Country diary: How much bad weather can one village take?

Tom Allan repairing a thatched roof in Torcross, Devon
Repairing a thatched roof in Torcross, Devon, after the storms. Photograph: Tom Allan

During the storm, the waves sounded like bombs going off under the house, Bonni Breeze Lincoln tells me. She lives on the seafront of Torcross, a Devon village that is accustomed to weathering storms, but even she is not used to waves shattering her storm shutters, or sending seawater down the chimney.

I’ve come to Torcross to repair the thatch on Bonni’s roof. Up the ladder, I tie bundles of reed, called “wads”, to pack them into the holes; the thatch is riddled with shingle, fragments of seaweed and even limpet shells. Looking down the seafront to torn up paving slabs and slate roofs that yawn open to the sky, it’s clear that this house – the oldest in the village – has come off comparatively well. The soft, springy nature of thatch allows it to absorb even the impact of breaking waves.

The scale of the damage to the wider area is still being assessed, and the village is in shock at how 2026 has begun. Three successive southerly storms in January removed much of the shingle – a vital natural defence for the village – then a fourth storm breached the sea barrier, destroying sections of the A379, which will be closed until at least 2027. More bad weather is forecast.
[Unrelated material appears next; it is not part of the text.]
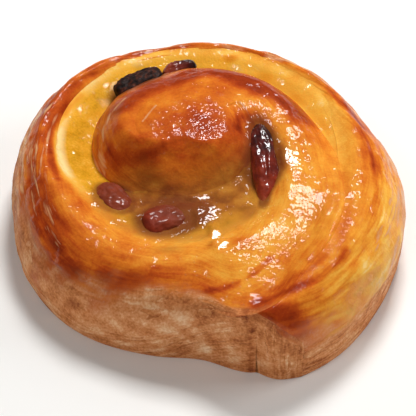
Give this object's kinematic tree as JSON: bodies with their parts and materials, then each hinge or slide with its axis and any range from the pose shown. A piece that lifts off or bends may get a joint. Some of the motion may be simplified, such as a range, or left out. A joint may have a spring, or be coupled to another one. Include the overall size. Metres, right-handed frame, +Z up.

Furthermore, the A379 runs along a narrow spit of shingle between the sea and a freshwater lake, Slapton Ley. The Ley is a national nature reserve and a site of special scientific interest, home to Cetti’s warblers and 2,000 species of fungi. The Field Studies Council manages the Ley, and warns that if the shingle ridge is breached, freshwater species will be affected. Among them is the critically endangered plant strapwort, whose only natural UK site is at Slapton.

Rising sea levels make this – and damage to Torcross – more likely. Other factors put the village at risk, explains Gerd Masselink, a professor of coastal geomorphology at the University of Plymouth. In recent decades, as prevailing storm patterns shifted from east to south, 50,000 cubic metres of shingle have been moved from Torcross to the northern end of Start Bay, leaving it exposed.

Compared with such concerns, my own job is simple. I drive in a final handful of reed, and begin to tighten the wire netting. I lick a finger. It tastes of salt.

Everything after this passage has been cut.